Do not be afraid to use XML intermediate formats (e.g. Man-XML and Texi-XML) for converting to other markup languages, implemented with a scripting language. The syntax rules for these formats are made for authoring by hand, not machine generation; hence a conversion using tools designed for XML-to-XML conversion, requires jumping through hoops.
You might think that we could, instead, make a separate module that abstracts all this complexity from the rest of the conversion program. For example, there is nothing stopping a XSLT processor from serializing the output document as a text document obeying the syntax rules for man pages or Texinfo documents.
Theoretically you would get the same result, but it is much harder to implement. It is far easier to write plain text manipulation code in a scripting language than in Java or C or XSLT. Also, if the intermediate format is hidden in a Java class or C API, output errors are harder to see. Whereas with the intermediate-format approach, we can visually examine the textual output of the XSLT processor and fix the Perl script as we go along.
Some XSLT processors support scripting to go beyond XSLT functionality, but they are usually not portable, and not always easy to use. Therefore, opt to do two-pass processing, with a standalone script as the second stage. (The first stage using XSLT.)
Finally, another advantage of using intermediate XML formats processed by a Perl script is that we can often eliminate the use of XSLT extensions. In particular, all the way back when XSLT stylesheets first went into docbook2X, the extensions related to Texinfo node handling could have been easily moved to the Perl script, but I didn't realize it! I feel stupid now.
If I had known this in the very beginning, it would have saved a lot of development time, and docbook2X would be much more advanced by now.
Note that even the man-pages stylesheet from the DocBook XSL distribution essentially does two-pass processing just the same as the docbook2X solution. That stylesheet had formerly used one-pass processing, and its authors probably finally realized what a mess that was.
Design the XML intermediate format to be easy to use from the standpoint of the conversion tool, and similar to how XML document types work in general. e.g. abstract the paragraphs of a document, rather than their paragraph breaks (the latter is typical of traditional markup languages, but not of XML).
I am quite impressed by some of the things that people make XSLT 1.0 do. Things that I thought were impossible, or at least unworkable without using “real” scripting language. (db2x_manxml and db2x_texixml fall in the category of things that can be done in XSLT 1.0 but inelegantly.)
Internationalize as soon as possible. That is much easier than adding it in later.
Same advice for build system.
I would suggest against using build systems based on Makefiles or any form of automake.
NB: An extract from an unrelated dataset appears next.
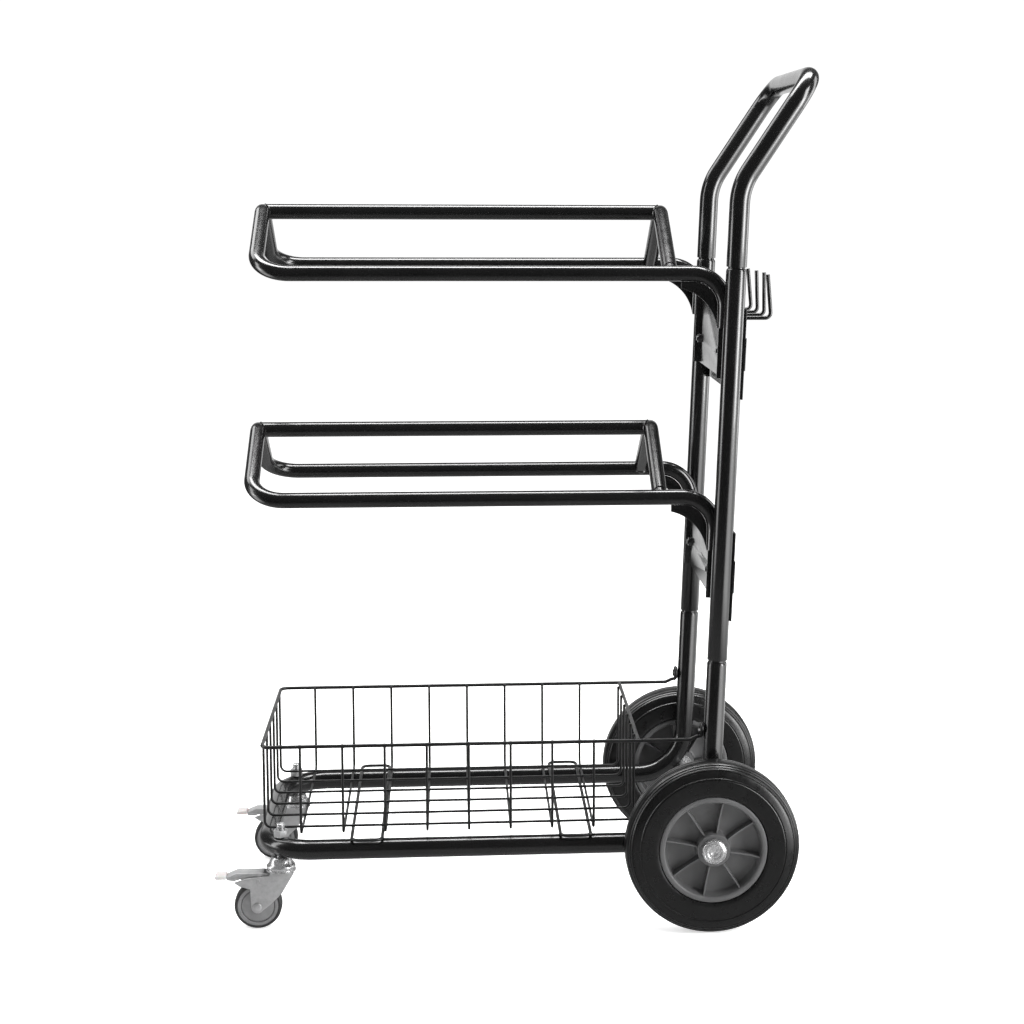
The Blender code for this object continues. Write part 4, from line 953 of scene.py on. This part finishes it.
def hub_ribs():
    """Eight thin ribs whose outer edges dip between the boss and the rim."""
    ribs = []
    clear_bench()
    bpy.ops.mesh.primitive_cube_add(size=1.0, location=((RIB_INNER + RIB_OUTER) / 2.0, 0.0, 0.0),
                                    scale=(RIB_OUTER - RIB_INNER, RIB_THICKNESS, RIB_DEPTH))
    rib = bpy.context.active_object
    settle(rib)
    edit(rib)
    bpy.ops.mesh.subdivide(number_cuts=6)
    object_mode()
    half_depth = RIB_DEPTH / 2.0
    for vertex in rib.data.vertices:
        share = (vertex.co.x - RIB_INNER) / (RIB_OUTER - RIB_INNER)
        dip = RIB_DIP * math.sin(math.pi * share)
        vertex.co.z *= 1.0 - dip / half_depth
        vertex.co.y *= 1.0 + RIB_DRAFT * (1.0 - abs(vertex.co.z) / half_depth)
    ease_edges(rib, 0.0004, 2, 60.0)
    for number in range(HUB_RIBS):
        pick(rib)
        bpy.ops.object.duplicate(linked=False)
        twin = bpy.context.active_object
        twin.rotation_euler = (0.0, 0.0, RIB_PHASE + 2.0 * math.pi * number / HUB_RIBS)
        settle(twin)
        ribs.append(twin)
    bpy.data.objects.remove(rib, do_unlink=True)
    return ribs


def cap_profile():
    return [
        (0.0105, 0.0000), (0.0183, 0.0000), (0.0184, 0.0012), (0.0184, 0.0052),
        (0.0180, 0.0072), (0.0170, 0.0086), (0.0156, 0.0092), (0.0148, 0.0089),
        (0.0140, 0.0094), (0.0122, 0.0099), (0.0104, 0.0097), (0.0096, 0.0090),
        (0.0082, 0.0086), (0.0066, 0.0089), (0.0052, 0.0085), (0.0036, 0.0077),
        (0.0012, 0.0075),
    ]


def rear_wheels():
    for side_name, side in SIDES:
        body = f"rear_wheel_{side_name}"
        tyre = turned("tyre", tyre_profile(), 144, True)
        set_on_axle(tyre, side, AXLE_X, side * WHEEL_Y, AXLE_Z)
        finish(tyre, f"tyre_{side_name}", body, RUBBER, f"rear_tyre_{side_name}")
        hub = join([turned("hub", hub_profile(), 96, True)] + hub_ribs())
        set_on_axle(hub, side, AXLE_X, side * WHEEL_Y, AXLE_Z)
        finish(hub, f"hub_{side_name}", body, PLASTIC, f"rear_hub_{side_name}")
        cap = turned("cap", cap_profile(), 64)
        set_on_axle(cap, side, AXLE_X, side * (WHEEL_Y + CAP_STAND_OFF), AXLE_Z)
        finish(cap, f"cap_{side_name}", "frame", BRIGHT_ZINC, f"axle_cap_{side_name}")
        washer = turned("washer", [
            (0.0105, 0.0014), (0.0198, 0.0014), (0.0200, 0.0012),
            (0.0200, 0.0002), (0.0198, 0.0000), (0.0105, 0.0000),
        ], 64, True)
        set_on_axle(washer, side, AXLE_X, side * (HALF_SPAN + TUBE_R + GAP), AXLE_Z)
        finish(washer, f"washer_{side_name}", "frame", BRIGHT_ZINC, f"axle_washer_{side_name}")


# Casters

def stem_profile():
    profile = [(0.0048, 0.1585), (0.0058, 0.1578)]
    height = 0.1572
    while height > 0.1400:
        profile.append((0.0060, height))
        profile.append((0.00555, height - 0.0005))
        height -= 0.0010
    profile += [
        (0.0060, 0.1388), (0.0060, 0.1082), (0.0118, 0.1082), (0.0132, 0.1078),
        (0.0146, 0.1066), (0.0156, 0.1046), (0.0164, 0.1020), (0.0176, 0.0994),
        (0.0194, 0.0974), (0.0208, 0.0960), (0.0214, 0.0946), (0.0215, 0.0930),
        (0.0212, 0.0920), (0.0203, 0.0916), (0.0203, 0.0906), (0.0212, 0.0902),
        (0.0215, 0.0896), (0.0213, 0.0888), (0.0050, 0.0888), (0.0050, 0.0862),
        (0.0084, 0.0862), (0.0090, 0.0856), (0.0082, 0.0846), (0.0050, 0.0842),
    ]
    return profile


def casters():
    for side_name, side in SIDES:
        y = side * CASTER_Y
        stem = turned("stem", stem_profile(), 64)
        stem.location = (CASTER_X, y, 0.0)
        settle(stem)
        finish(stem, f"stem_{side_name}", "frame", BRIGHT_ZINC, f"caster_stem_{side_name}")
        nut = worked_copy(f"caster_nut_{side_name}", "nut", 0.0007, 2, 50.0)
        finish(nut, f"nut_{side_name}", "frame", ZINC, f"caster_nut_{side_name}")
        fork = worked_copy(f"caster_fork_{side_name}", "fork", 0.0005, 2, 50.0)
        finish(fork, f"fork_{side_name}", f"caster_swivel_{side_name}", ZINC,
               f"caster_fork_{side_name}")
        tread = turned("tread", mirrored([
            (0.0304, 0.0106), (0.0310, 0.0111), (0.0322, 0.0110), (0.0336, 0.0101),
            (0.0346, 0.0086), (0.0351, 0.0066), (0.0352, 0.0040),
        ]), 72, True)
        set_on_axle(tread, side, CASTER_AXLE_X, y, CASTER_R)
        finish(tread, f"tread_{side_name}", f"caster_wheel_{side_name}", TREAD,
               f"caster_tread_{side_name}")
        core = turned("core", mirrored([
            (0.0045, 0.0130), (0.0082, 0.0130), (0.0090, 0.0125), (0.0102, 0.0106),
            (0.0112, 0.0102), (0.0232, 0.0102), (0.0237, 0.0099), (0.0238, 0.0080),
            (0.0249, 0.0080), (0.0250, 0.0101), (0.0255, 0.0106), (0.0292, 0.0108),
            (0.0300, 0.0106), (0.0303, 0.0100),
        ]), 72, True)
        set_on_axle(core, side, CASTER_AXLE_X, y, CASTER_R)
        finish(core, f"core_{side_name}", f"caster_wheel_{side_name}", CORE,
               f"caster_core_{side_name}")
        bolt = turned("bolt", [
            (0.0030, 0.0193), (0.0052, 0.0190), (0.0063, 0.0180), (0.0065, 0.0163),
            (0.0040, 0.0163), (0.0040, -0.0163), (0.0065, -0.0163), (0.0065, -0.0186),
            (0.0058, -0.0193),
        ], 40)
        set_on_axle(bolt, side, CASTER_AXLE_X, y, CASTER_R)
        finish(bolt, f"axle_bolt_{side_name}", f"caster_swivel_{side_name}", ZINC,
               f"caster_axle_bolt_{side_name}")
        lever = join([worked_copy(f"brake_pedal_{side_name}", "pedal", 0.0005, 2, 50.0)]
                     + lever_sides(y))
        finish(lever, f"lever_{side_name}", f"caster_brake_{side_name}", ZINC,
               f"brake_pedal_{side_name}")
        rivet = turned("rivet", [
            (0.0015, 0.0100), (0.0015, 0.0160), (0.0018, 0.0166), (0.0024, 0.0166),
            (0.0027, 0.0163), (0.0027, -0.0163), (0.0024, -0.0166), (0.0018, -0.0166),
            (0.0015, -0.0160), (0.0015, -0.0100),
        ], 32)
        set_on_axle(rivet, side, CASTER_X - LEVER_PIVOT[0], y, FORK_TOP - LEVER_PIVOT[1])
        finish(rivet, f"rivet_{side_name}", f"caster_brake_{side_name}", ZINC)
        tab = worked_copy(f"brake_tab_{side_name}", "tab", 0.0005, 3, 25.0)
        finish(tab, f"tab_{side_name}", f"caster_brake_{side_name}", NYLON,
               f"brake_tab_{side_name}")


def lever_sides(y):
    """The lever's turned-down edges, which end just above the fork's cheeks."""
    outline = [(-0.0270, -0.0026), (-0.0660, -0.0026), (-0.0796, -0.0086), (-0.0796, -0.0124),
               (-0.0686, -0.0139), (-0.0500, -0.0082), (-0.0185, -0.0056), (-0.0200, -0.0034)]
    placed = [(CASTER_X + across, FORK_TOP + up) for across, up in outline]
    return [sheet_plate("lever_side", placed, LEVER_SHEET, y + hand * LEVER_HALF_WIDTH, 0.0003)
            for hand in (-1.0, 1.0)]


def kept_nodes():
    """The axle and the basket's screws keep their solids' shape and take a worked finish."""
    finishes = {"rear_axle": ZINC, "basket_screw_left": COAT, "basket_screw_right": COAT}
    for name, material in finishes.items():
        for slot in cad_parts[name].material_slots:
            slot.material = material


frame_tubes()
racks()
hooks()
basket_rim()
basket_wires()
basket_supports()
rear_wheels()
casters()
kept_nodes()


# Studio

def arithmetic(recipe, operation, first, second):
    node = recipe.tree.nodes.new("ShaderNodeMath")
    node.operation = operation
    for socket, value in zip(node.inputs, (first, second)):
        if isinstance(value, float):
            socket.default_value = value
        else:
            recipe.tree.links.new(value, socket)
    return node.outputs["Value"]


def painted_floor_reflection(paint):
    """How bright the floor looks in gloss, painted as an emission: painted pools of light by the lamps
    and a painted glow round the cart's middle, dark elsewhere.
    """
    direction = paint.tree.nodes.new("ShaderNodeVectorMath")
    direction.operation = "NORMALIZE"
    paint.tree.links.new(paint.place, direction.inputs[0])
    split = paint.tree.nodes.new("ShaderNodeSeparateXYZ")
    paint.tree.links.new(direction.outputs["Vector"], split.inputs["Vector"])
    # painted pools of lamp light on the floor, seen only in reflections
    right = paint.spread(split.outputs["X"], 0.50, 0.66, 0.0, 4.5)
    left = paint.spread(split.outputs["X"], -0.955, -0.985, 0.0, 3.0)
    reach = paint.tree.nodes.new("ShaderNodeVectorMath")
    reach.operation = "LENGTH"
    paint.tree.links.new(paint.place, reach.inputs[0])
    away = paint.spread(reach.outputs["Value"], 0.9, 1.3)
    # painted glow on the floor round the cart's middle, fading by 1.6 m
    under = paint.spread(reach.outputs["Value"], 0.6, 1.6, 0.42, 0.07)
    front = paint.spread(split.outputs["Y"], -0.45, 0.0, 1.0, 0.30)
    behind = paint.spread(split.outputs["Y"], 0.86, 0.97, 0.0, 0.9)
    right = arithmetic(paint, "MULTIPLY", right, front)
    lamps = arithmetic(paint, "ADD", arithmetic(paint, "ADD", right, left), behind)
    pools = arithmetic(paint, "MULTIPLY", lamps, away)
    return arithmetic(paint, "ADD", pools, under)


def floor():
    clear_bench()
    bpy.ops.mesh.primitive_plane_add(size=60.0, location=(0.0, 0.0, -0.0005))
    ground = bpy.context.active_object
    ground.name = "studio_floor"
    paint = Recipe("pale_studio_floor")
    paint.colour(paint.shades(paint.noise(1.5, 3.0), ((0.3, (0.94, 0.94, 0.94)),
                                                      (0.7, (0.96, 0.96, 0.96)))))
    paint.fixed(Roughness=0.95, Specular_IOR_Level=0.0)
    rays = paint.tree.nodes.new("ShaderNodeLightPath")
    paint.tree.links.new(rays.outputs["Is Camera Ray"], paint.shader.inputs["Emission Strength"])
    paint.shader.inputs["Emission Color"].default_value = (0.55, 0.55, 0.55, 1.0)
    # glossy rays see this painted floor reflection in place of the floor's diffuse shading
    shade = paint.tree.nodes.new("ShaderNodeEmission")
    paint.tree.links.new(painted_floor_reflection(paint), shade.inputs["Strength"])
    mix = paint.tree.nodes.new("ShaderNodeMixShader")
    paint.tree.links.new(rays.outputs["Is Glossy Ray"], mix.inputs["Fac"])
    paint.tree.links.new(paint.shader.outputs["BSDF"], mix.inputs[1])
    paint.tree.links.new(shade.outputs["Emission"], mix.inputs[2])
    output = paint.tree.nodes["Material Output"]
    paint.tree.links.new(mix.outputs["Shader"], output.inputs["Surface"])
    ground.data.materials.append(paint.material)


def softbox(name, place, aim, width, height, power):
    clear_bench()
    bpy.ops.object.light_add(type="AREA", location=place)
    lamp = bpy.context.active_object
    lamp.name = name
    lamp.data.shape = "RECTANGLE"
    lamp.data.size = width
    lamp.data.size_y = height
    lamp.data.energy = power
    lamp.rotation_euler = (Vector(aim) - Vector(place)).to_track_quat("-Z", "Y").to_euler()


def surroundings():
    """White for the eye and for diffuse light, dimmer in the reflections."""
    world = bpy.data.worlds.new("studio")
    bpy.context.scene.world = world
    world.use_nodes = True
    tree = world.node_tree
    tree.nodes.clear()
    output = tree.nodes.new("ShaderNodeOutputWorld")
    rays = tree.nodes.new("ShaderNodeLightPath")
    bright = tree.nodes.new("ShaderNodeBackground")
    bright.inputs["Color"].default_value = (1.0, 1.0, 1.0, 1.0)
    bright.inputs["Strength"].default_value = 0.50
    dim = tree.nodes.new("ShaderNodeBackground")
    dim.inputs["Color"].default_value = (1.0, 1.0, 1.0, 1.0)
    backdrop = tree.nodes.new("ShaderNodeBackground")
    backdrop.inputs["Color"].default_value = (1.0, 1.0, 1.0, 1.0)
    backdrop.inputs["Strength"].default_value = 1.08
    way = tree.nodes.new("ShaderNodeTexCoord")
    split = tree.nodes.new("ShaderNodeSeparateXYZ")
    tree.links.new(way.outputs["Generated"], split.inputs["Vector"])
    glow = tree.nodes.new("ShaderNodeMapRange")
    glow.inputs["From Min"].default_value = 0.84
    glow.inputs["From Max"].default_value = 0.97
    glow.inputs["To Min"].default_value = 0.10
    glow.inputs["To Max"].default_value = 1.0
    tree.links.new(split.outputs["Y"], glow.inputs["Value"])
    tree.links.new(glow.outputs["Result"], dim.inputs["Strength"])
    mix = tree.nodes.new("ShaderNodeMixShader")
    tree.links.new(rays.outputs["Is Glossy Ray"], mix.inputs["Fac"])
    tree.links.new(bright.outputs["Background"], mix.inputs[1])
    tree.links.new(dim.outputs["Background"], mix.inputs[2])
    seen = tree.nodes.new("ShaderNodeMixShader")
    tree.links.new(rays.outputs["Is Camera Ray"], seen.inputs["Fac"])
    tree.links.new(mix.outputs["Shader"], seen.inputs[1])
    tree.links.new(backdrop.outputs["Background"], seen.inputs[2])
    tree.links.new(seen.outputs["Shader"], output.inputs["Surface"])


def camera():
    sight = bpy.data.cameras.new("camera")
    eye = bpy.data.objects.new("camera", sight)
    bpy.context.scene.collection.objects.link(eye)
    turn = Matrix.Rotation(-0.0861, 4, "Z") @ Matrix.Rotation(math.pi / 2.0 - 0.1297, 4, "X")
    place = Matrix.Translation((-0.0902, -3.1749, 1.1096))
    eye.matrix_world = place @ turn @ Matrix.Rotation(0.0041, 4, "Z")
    sight.sensor_width = 36.0
    sight.lens = 72.745
    sight.shift_x = -(630.0 - 512.0) / 1024.0
    sight.shift_y = (450.0 - 512.0) / 1024.0
    bpy.context.scene.camera = eye


floor()
surroundings()
softbox("right_softbox", (2.5, -1.55, 1.35), (0.0, 0.0, 0.75), 1.0, 2.6, 105.0)
softbox("rear_right_softbox", (2.7, 0.9, 1.3), (0.0, 0.0, 0.75), 0.9, 2.6, 26.0)
softbox("left_softbox", (-3.0, -0.1, 1.2), (0.0, 0.0, 0.75), 0.6, 2.4, 26.0)
softbox("top_softbox", (0.0, 0.45, 3.3), (0.0, 0.15, 0.5), 3.4, 0.9, 170.0)
softbox("high_left_softbox", (-2.4, 1.6, 3.2), (0.3, 0.0, 1.2), 2.0, 1.4, 40.0)
camera()
bpy.context.scene.view_settings.view_transform = "Standard"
Of course it is inertia that prevents people from switching to better build systems. But also consider that while Makefile-based build systems can do many of the things newer build systems are capable of, they often require too many fragile hacks. Developing these hacks take too much time that would be better spent developing the program itself.
Alas, better build systems such as scons were not available when docbook2X was at an earlier stage. It’s too late to switch now.
Writing good documentation takes skill. This manual has has been revised substantially at least four times [5], with the author consciously trying to condense information each time.